M. Tessier s’est illustré à plusieurs reprises aux côtés d’un nouveau mouvement créé par des députés UMP et intitulé « droite populaire », qui s’est donné pour but de damer le pion au Front National sur son propre terrain. On leur doit notamment des propositions de lois sur les tests ADN obligatoires pour le rapprochement familial, sur la suppression des allocations familiales en cas d’absentéisme scolaire, le rétablissement de la manifestation de volonté et l’institution d’un serment « républicain » afin d’obtenir la nationalité française, ou encore l’interdiction du port de « tenues » dissimulant le visage dans les lieux ouverts au public et sur la voie publique.
Nous voulions attirer votre attention sur l’ensemble de ce contexte avant de relever que, pour cette deuxième édition comme pour la première, nul ne semble s’étonner qu’aucun auteur palestinien n’ait été invité alors que des écrivains israéliens sont toujours présents. Sans aller chercher très loin, on aurait pu trouver à Paris, Elias Sanbar, auteur en 2010 d’un « Dictionnaire amoureux de la Palestine » (Plon édit.) que vous ne manquerez sûrement pas de connaître.
Au lieu de cela, sur le site internet d’Ecrimed, le mot « Palestine » ne figure même pas dans l’animation qui égrène tous les pays méditerranéens. Pour illustrer Israël c’est une image de Jérusalem, qui a été choisie : Jérusalem, ville occupée par Israël en 1967, annexée en 1981 en dépit des résolutions de l’O.N.U., et colonisée depuis, toujours au mépris du droit international.
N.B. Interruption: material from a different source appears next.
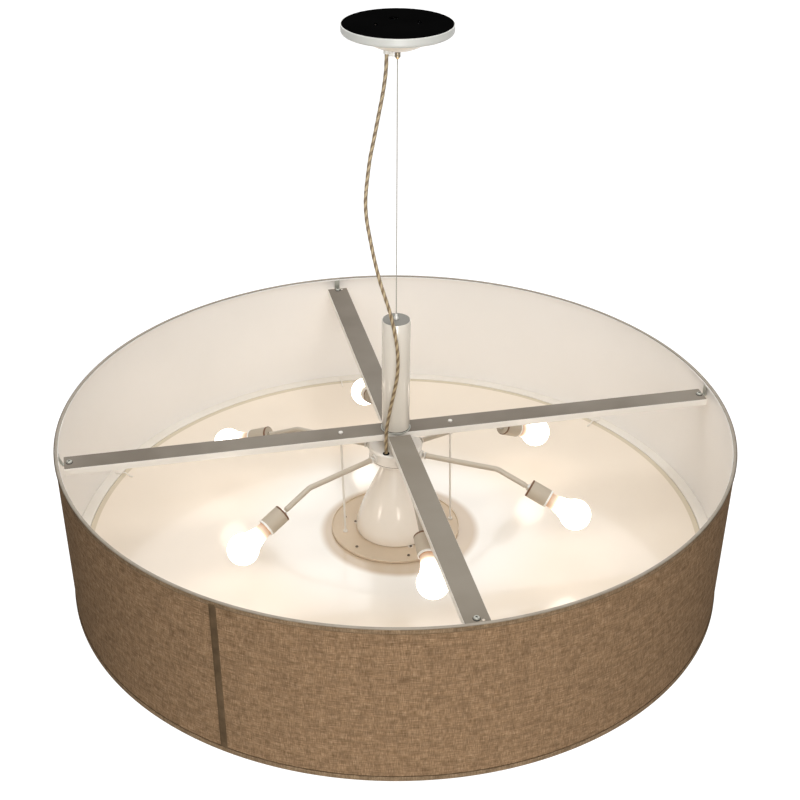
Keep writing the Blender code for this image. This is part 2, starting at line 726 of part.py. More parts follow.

Il faut dire que M. Teyssier est aussi vice-président du groupe d’Amitié parlementaire France-Israël, qu’il ne manque jamais une occasion de soutenir la politique coloniale de l’Etat d’Israël.
Dans ces conditions, comment croire que vous pourrez, au cours des tables rondes auxquelles vous participerez, aborder véritablement les questions de la double culture, de l’apport des artistes français d’origine étrangères ou du rapport entre littérature et paix ?
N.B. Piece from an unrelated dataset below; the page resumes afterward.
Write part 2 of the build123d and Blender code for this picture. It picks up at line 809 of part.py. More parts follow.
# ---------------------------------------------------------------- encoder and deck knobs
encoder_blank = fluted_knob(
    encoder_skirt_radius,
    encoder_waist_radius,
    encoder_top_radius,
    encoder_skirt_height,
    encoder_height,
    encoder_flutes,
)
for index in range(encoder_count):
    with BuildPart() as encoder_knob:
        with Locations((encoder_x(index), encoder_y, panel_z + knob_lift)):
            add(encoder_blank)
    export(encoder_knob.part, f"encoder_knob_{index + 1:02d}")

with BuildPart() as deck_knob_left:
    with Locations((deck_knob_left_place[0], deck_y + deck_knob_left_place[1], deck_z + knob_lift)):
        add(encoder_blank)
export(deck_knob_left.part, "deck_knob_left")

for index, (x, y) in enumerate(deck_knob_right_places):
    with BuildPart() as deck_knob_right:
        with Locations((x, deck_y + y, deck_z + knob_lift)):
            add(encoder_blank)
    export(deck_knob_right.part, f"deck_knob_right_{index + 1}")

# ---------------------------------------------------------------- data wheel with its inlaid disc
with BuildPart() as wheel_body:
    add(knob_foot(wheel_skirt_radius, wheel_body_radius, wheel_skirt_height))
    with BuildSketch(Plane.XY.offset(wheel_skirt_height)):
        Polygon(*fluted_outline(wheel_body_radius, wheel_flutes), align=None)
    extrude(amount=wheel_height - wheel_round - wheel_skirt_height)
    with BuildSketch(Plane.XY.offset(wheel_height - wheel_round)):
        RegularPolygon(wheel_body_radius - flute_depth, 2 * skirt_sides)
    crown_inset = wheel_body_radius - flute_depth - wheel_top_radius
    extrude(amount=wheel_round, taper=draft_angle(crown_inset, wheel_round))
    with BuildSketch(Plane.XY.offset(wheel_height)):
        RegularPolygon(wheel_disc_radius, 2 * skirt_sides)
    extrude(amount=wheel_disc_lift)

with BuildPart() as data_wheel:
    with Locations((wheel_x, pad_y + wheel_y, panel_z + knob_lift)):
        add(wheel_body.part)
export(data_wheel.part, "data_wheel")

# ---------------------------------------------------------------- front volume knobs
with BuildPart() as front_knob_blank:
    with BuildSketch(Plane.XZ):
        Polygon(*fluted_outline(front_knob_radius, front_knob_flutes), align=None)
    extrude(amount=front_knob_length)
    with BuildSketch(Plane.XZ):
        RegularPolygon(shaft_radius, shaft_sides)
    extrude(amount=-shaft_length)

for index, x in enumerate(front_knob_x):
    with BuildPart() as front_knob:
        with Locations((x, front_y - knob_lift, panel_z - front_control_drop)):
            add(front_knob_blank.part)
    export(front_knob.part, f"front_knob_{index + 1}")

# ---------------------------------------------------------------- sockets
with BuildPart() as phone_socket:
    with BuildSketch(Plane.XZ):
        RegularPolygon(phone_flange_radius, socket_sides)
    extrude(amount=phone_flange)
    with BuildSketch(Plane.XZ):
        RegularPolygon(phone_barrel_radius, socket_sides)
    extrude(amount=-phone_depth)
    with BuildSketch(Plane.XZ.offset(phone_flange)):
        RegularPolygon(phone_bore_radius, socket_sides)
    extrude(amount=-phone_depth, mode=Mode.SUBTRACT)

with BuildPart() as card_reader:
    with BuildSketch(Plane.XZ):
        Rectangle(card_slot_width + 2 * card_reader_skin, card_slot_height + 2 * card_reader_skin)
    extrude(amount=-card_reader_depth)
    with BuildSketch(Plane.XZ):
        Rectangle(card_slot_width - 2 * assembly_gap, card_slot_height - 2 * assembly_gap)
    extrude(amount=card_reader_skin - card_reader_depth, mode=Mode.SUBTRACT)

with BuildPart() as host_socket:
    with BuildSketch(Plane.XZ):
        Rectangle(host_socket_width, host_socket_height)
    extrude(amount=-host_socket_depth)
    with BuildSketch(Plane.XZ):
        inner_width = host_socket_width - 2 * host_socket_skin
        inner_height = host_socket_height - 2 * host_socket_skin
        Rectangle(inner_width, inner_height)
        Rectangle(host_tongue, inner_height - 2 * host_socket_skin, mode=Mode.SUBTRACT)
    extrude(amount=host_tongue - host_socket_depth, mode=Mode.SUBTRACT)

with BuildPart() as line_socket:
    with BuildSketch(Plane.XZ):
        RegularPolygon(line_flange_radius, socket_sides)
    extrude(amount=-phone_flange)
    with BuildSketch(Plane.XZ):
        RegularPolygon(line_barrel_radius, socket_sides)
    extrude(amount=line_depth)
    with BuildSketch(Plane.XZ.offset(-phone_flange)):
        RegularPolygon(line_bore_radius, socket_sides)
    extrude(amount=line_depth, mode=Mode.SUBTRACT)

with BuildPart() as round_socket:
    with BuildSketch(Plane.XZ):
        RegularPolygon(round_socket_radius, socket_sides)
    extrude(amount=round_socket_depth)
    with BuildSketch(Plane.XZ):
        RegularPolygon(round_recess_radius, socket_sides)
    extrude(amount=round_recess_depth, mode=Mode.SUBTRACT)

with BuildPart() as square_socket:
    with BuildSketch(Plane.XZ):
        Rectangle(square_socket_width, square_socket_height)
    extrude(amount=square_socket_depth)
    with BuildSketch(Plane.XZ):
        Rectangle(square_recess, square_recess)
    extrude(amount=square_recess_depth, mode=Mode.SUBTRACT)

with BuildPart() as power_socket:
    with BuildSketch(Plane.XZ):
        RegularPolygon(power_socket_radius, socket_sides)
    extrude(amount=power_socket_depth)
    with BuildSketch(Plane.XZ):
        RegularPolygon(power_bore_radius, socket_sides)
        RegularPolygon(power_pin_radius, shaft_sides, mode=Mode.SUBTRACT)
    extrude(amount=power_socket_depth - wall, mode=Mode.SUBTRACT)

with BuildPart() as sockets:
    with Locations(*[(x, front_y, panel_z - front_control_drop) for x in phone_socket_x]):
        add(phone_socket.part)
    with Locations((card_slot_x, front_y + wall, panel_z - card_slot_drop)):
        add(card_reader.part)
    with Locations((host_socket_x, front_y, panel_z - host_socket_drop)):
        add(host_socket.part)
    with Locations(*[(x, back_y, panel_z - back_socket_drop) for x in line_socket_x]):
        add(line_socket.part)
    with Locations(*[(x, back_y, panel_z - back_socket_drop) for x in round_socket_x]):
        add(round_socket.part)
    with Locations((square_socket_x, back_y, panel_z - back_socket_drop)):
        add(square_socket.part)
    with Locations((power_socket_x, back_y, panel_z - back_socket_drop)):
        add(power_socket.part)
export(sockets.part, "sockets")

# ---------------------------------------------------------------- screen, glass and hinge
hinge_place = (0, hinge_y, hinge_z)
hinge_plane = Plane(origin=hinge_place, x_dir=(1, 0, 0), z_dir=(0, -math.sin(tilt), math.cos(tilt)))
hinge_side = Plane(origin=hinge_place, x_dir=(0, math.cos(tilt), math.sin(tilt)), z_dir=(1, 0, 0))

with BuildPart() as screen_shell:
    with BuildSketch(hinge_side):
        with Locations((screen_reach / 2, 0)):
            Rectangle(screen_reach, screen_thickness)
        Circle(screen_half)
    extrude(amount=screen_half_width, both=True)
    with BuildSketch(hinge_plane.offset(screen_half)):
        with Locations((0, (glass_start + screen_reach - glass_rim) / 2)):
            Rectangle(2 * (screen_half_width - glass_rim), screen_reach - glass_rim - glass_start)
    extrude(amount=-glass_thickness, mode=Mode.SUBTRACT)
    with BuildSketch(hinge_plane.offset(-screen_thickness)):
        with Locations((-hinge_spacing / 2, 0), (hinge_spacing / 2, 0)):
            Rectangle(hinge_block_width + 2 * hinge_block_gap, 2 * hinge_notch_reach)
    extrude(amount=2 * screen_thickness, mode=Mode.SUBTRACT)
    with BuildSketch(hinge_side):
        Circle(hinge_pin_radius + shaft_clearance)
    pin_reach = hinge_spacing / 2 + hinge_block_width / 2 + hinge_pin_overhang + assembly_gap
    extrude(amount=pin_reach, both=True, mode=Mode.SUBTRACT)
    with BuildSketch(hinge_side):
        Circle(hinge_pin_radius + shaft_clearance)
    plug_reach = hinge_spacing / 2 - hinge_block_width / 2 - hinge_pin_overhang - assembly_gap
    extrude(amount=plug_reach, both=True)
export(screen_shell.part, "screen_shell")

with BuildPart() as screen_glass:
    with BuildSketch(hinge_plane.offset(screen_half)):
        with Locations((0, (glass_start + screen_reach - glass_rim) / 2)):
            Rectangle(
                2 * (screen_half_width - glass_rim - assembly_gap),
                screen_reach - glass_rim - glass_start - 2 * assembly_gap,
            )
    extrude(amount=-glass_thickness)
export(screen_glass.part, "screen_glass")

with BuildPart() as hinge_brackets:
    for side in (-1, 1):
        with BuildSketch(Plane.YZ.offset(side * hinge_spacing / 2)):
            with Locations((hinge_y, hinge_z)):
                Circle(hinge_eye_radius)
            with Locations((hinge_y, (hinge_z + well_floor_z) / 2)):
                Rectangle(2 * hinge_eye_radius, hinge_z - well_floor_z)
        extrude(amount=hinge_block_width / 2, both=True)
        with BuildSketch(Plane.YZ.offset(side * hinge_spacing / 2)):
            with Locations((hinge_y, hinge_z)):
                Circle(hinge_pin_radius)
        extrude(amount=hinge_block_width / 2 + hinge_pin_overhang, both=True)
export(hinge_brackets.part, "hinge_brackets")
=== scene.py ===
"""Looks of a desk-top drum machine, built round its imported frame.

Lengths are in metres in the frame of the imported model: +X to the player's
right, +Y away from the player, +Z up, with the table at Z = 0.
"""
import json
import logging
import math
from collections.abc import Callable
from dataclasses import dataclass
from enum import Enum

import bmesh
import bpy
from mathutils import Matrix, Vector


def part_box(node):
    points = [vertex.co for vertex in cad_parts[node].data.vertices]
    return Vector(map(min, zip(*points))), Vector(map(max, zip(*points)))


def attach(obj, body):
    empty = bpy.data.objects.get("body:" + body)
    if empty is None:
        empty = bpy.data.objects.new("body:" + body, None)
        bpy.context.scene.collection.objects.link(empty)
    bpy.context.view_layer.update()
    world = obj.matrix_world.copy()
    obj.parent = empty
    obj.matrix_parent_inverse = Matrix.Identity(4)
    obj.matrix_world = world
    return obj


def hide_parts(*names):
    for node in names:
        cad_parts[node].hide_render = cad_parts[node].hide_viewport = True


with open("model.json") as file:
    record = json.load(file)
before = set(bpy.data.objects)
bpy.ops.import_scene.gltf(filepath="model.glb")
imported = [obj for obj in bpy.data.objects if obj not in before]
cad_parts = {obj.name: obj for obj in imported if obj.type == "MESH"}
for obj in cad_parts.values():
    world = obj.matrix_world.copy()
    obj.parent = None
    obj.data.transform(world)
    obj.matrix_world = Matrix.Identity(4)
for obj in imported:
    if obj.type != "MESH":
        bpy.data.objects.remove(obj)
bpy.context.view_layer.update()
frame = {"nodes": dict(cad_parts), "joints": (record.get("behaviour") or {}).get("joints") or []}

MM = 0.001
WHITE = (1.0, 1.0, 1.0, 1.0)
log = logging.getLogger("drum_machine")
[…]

Ce salon littéraire, qui se déroule à Marseille en même temps que la dix-septième édition des Rencontres d’Averroès (4 novembre-19 décembre) et les deuxièmes Rencontres nationales des Luttes de l’Immigration (26-28 novembre), sera vécu par bon nombre de Marseillais d’abord comme une opération de communication en faveur d’Euroméditerranée et des politiques qui sous-tendent cette institution. Et ensuite comme une énième tentative de « normaliser » les rapports avec un Etat condamné par de multiples résolutions des Nations Unies, par la Cour internationale de Justice et officiellement accusé de crimes de guerre après l’opération «Plomb durci ».
Bien qu’éloignés, pour certains d’entre vous, des contingences de la vie politique française, il était important pour nous que vous le sachiez.